### EXTRACTED MATERIAL:
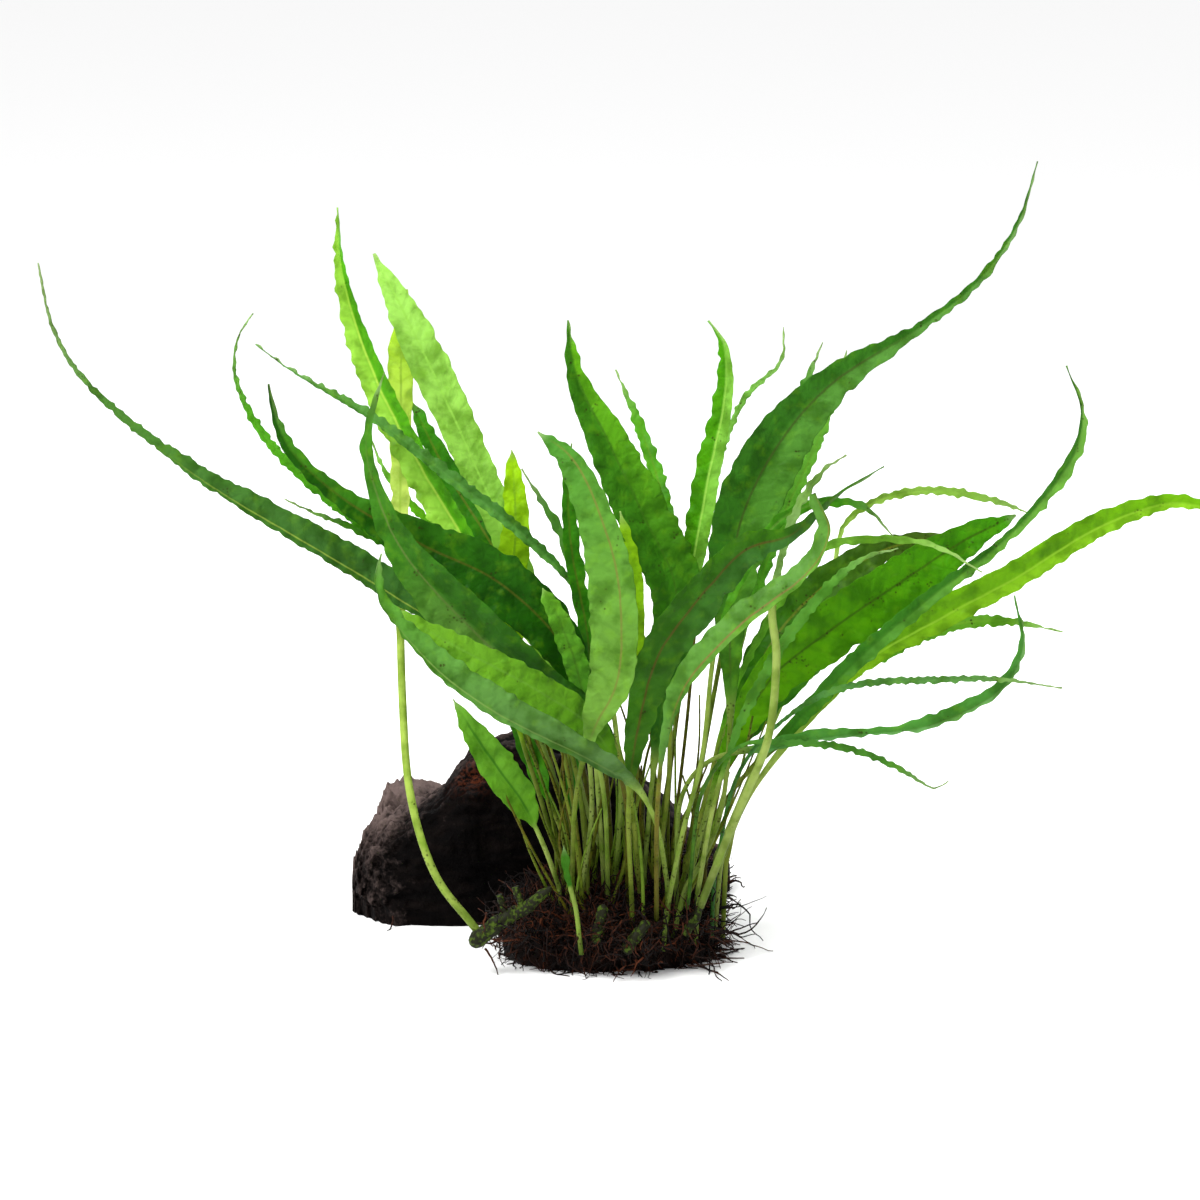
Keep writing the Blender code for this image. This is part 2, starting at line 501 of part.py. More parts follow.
def main():
    for old in list(bpy.data.objects):
        bpy.data.objects.remove(old)
    plant = bpy.data.collections.new("java_fern_on_driftwood")
    cutters = bpy.data.collections.new("cutters")
    bpy.context.scene.collection.children.link(plant)
    bpy.context.scene.collection.children.link(cutters)
    build_wood("driftwood_trunk", TRUNK, plant, WOOD_DARK)
    build_wood("driftwood_knob", KNOB, plant, WOOD_WORN)
    build_wood("driftwood_right_end", RIGHT_END, plant, WOOD_RED)
    build_root_mat(plant)
    for rhizome in RHIZOMES:
        build_rhizome(rhizome, plant, cutters)
    for frond, line in zip(FRONDS, slide_apart(FRONDS)):
        build_frond(frond, line, plant)


main()
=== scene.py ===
"""Looks of a java fern grown on driftwood.

Every size is in millimetres and is turned into metres as a mesh is made. Each frond follows
the same route as its solid, and crossing fronds slide past each other in depth by
the same rule, so the leaves lie where the solids do.
"""

import itertools
import json
import logging
from collections.abc import Callable
from dataclasses import dataclass, field
from enum import Enum
from functools import partial

import bpy
import numpy as np
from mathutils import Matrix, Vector


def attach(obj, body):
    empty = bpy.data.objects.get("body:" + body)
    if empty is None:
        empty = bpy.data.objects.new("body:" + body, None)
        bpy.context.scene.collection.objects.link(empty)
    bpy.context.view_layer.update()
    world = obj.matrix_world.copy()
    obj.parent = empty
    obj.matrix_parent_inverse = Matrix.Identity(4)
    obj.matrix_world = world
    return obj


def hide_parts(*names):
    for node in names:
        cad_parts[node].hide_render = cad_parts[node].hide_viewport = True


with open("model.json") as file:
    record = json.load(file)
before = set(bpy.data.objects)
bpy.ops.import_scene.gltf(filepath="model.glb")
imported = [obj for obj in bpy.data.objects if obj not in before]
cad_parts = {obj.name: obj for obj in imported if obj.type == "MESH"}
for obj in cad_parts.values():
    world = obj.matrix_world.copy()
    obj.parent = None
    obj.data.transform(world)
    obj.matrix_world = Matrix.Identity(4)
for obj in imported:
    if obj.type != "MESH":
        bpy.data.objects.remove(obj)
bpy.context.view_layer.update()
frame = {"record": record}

LOG = logging.getLogger("java_fern")
MM = 0.001
BODY = "root"

SAMPLES = 48  # points along each frond's line
STALK_RADIUS = 1.05  # of the solids; the looks' own radii are in Habit
BLADE_HALF_THICKNESS = 0.45
TIP_HALF_WIDTH = 0.4
CLEARANCE = 1.1  # left between fronds that cross
FACE_SLOPE = 0.21  # how much higher a point looks for each mm that it lies further back
CROWDING_ROUNDS = 140
SLIDE_SPREAD = 3.0  # points along a line over which a slide dies down
SLIDE_STEP = 0.25  # share of what is short that a frond slides in one round
BLADE_RISE = 0.75  # power by which a blade widens
FLATTENING = 5.0  # how soon a stalk turns flat
FACE_TILT = 0.12  # how far the blades' faces look up
WOOD_FRONT = -15.0  # below WOOD_TOP no frond goes further back than this
WOOD_TOP = 52.0
ROOTING_GAP = 1.0  # height of a frond's foot over the mat

MAT_CENTRE = (17.0, -36.5)
MAT_REACH = (30.0, 24.2)
MAT_HEIGHT = 16.0
MAT_SQUARENESS = 0.35


class Tone(Enum):
    """Greens that the fronds grow in: leaf colour, tip colour and midrib colour."""

    DARK = ("#2c6a10", "#4f9a28", "#5a5a1c")
    MID = ("#3f8e12", "#68b432", "#6f7a22")
    BRIGHT = ("#62b01c", "#98d83c", "#a8c83c")
    YELLOW = ("#8fce1c", "#b0e034", "#6f9a1c")
    GREY = ("#4f8c42", "#6fb450", "#76702c")
    PALE = ("#9cc45c", "#a8d468", "#b4cc70")
    BROWN = ("#84701c", "#7a6a1a", "#6a4a14")


@dataclass(frozen=True)
class Habit:
    """How one blade is bent, ruffled and marked, with painted light and shade on one half where it is
    folded.
    """

    fold: float = 12.0  # degrees that each half stands off flat
    ruffle: float = 0.6  # how far the margin waves out of the face
    wave: float = 9.0  # distance between two waves
    twist: float = 0.0  # degrees that the face turns from blade base to tip
    stalk: float = 0.6  # radius of the stalk
    spots: float = 0.35  # share of the brown flecks that show
    lean: float = 0.0  # share of the half-width by which the midrib sits off the middle
    leaf: str = ""
    tip: str = ""
    rib: str = ""
    half: str = ""  # painted light and shade: colour of the half beyond the midrib, where the fold turns it towards the light on some fronds and away on others
    half_to: float = 1.3  # share of the blade where that colour has faded out
    stem: str = ""  # colour of the stalk, where it is not one of STALK_GREENS


@dataclass
class Frond:
    """A frond: its tone, widest blade width, blade shape, turn and route."""

    name: str
    tone: Tone
    width: float
    start: float
    tail: float
    turn: float
    route: list[tuple[float, float, float]]
    widths: tuple[float, ...] = ()


STALK_GREENS = ("#93ab4c", "#6f7f2c", "#a4b85c", "#87963a", "#665f22")
STALK_FLECKS = (0.1, 0.6, 0.3)  # extra brown flecks on the stalks, taken in turn

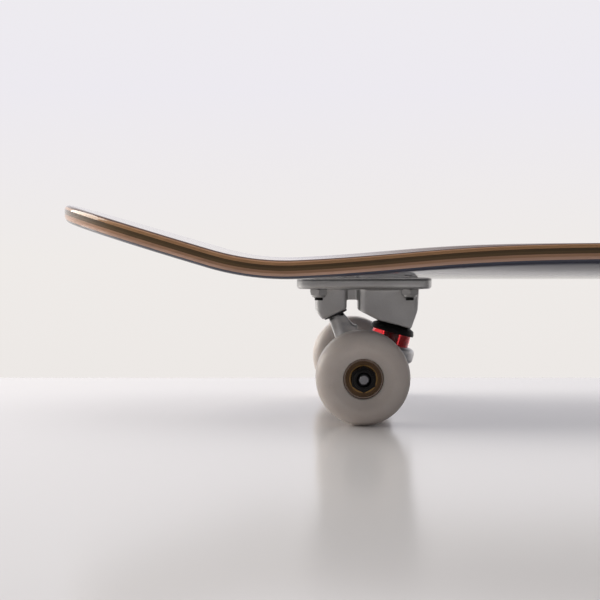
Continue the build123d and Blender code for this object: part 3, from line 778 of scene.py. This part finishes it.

### EXERCISE OBJECTIVE:
Reproduce the lines exactly, taking as the first line the one with "KNOB, plant, WOOD_WORN)" and as the last line the one with "obj.parent = None", and include nothing else.

### SOLUTION FOR THIS PROBLEM:
    build_wood("driftwood_knob", KNOB, plant, WOOD_WORN)
    build_wood("driftwood_right_end", RIGHT_END, plant, WOOD_RED)
    build_root_mat(plant)
    for rhizome in RHIZOMES:
        build_rhizome(rhizome, plant, cutters)
    for frond, line in zip(FRONDS, slide_apart(FRONDS)):
        build_frond(frond, line, plant)


main()
=== scene.py ===
"""Looks of a java fern grown on driftwood.

Every size is in millimetres and is turned into metres as a mesh is made. Each frond follows
the same route as its solid, and crossing fronds slide past each other in depth by
the same rule, so the leaves lie where the solids do.
"""

import itertools
import json
import logging
from collections.abc import Callable
from dataclasses import dataclass, field
from enum import Enum
from functools import partial

import bpy
import numpy as np
from mathutils import Matrix, Vector


def attach(obj, body):
    empty = bpy.data.objects.get("body:" + body)
    if empty is None:
        empty = bpy.data.objects.new("body:" + body, None)
        bpy.context.scene.collection.objects.link(empty)
    bpy.context.view_layer.update()
    world = obj.matrix_world.copy()
    obj.parent = empty
    obj.matrix_parent_inverse = Matrix.Identity(4)
    obj.matrix_world = world
    return obj


def hide_parts(*names):
    for node in names:
        cad_parts[node].hide_render = cad_parts[node].hide_viewport = True


with open("model.json") as file:
    record = json.load(file)
before = set(bpy.data.objects)
bpy.ops.import_scene.gltf(filepath="model.glb")
imported = [obj for obj in bpy.data.objects if obj not in before]
cad_parts = {obj.name: obj for obj in imported if obj.type == "MESH"}
for obj in cad_parts.values():
    world = obj.matrix_world.copy()
    obj.parent = None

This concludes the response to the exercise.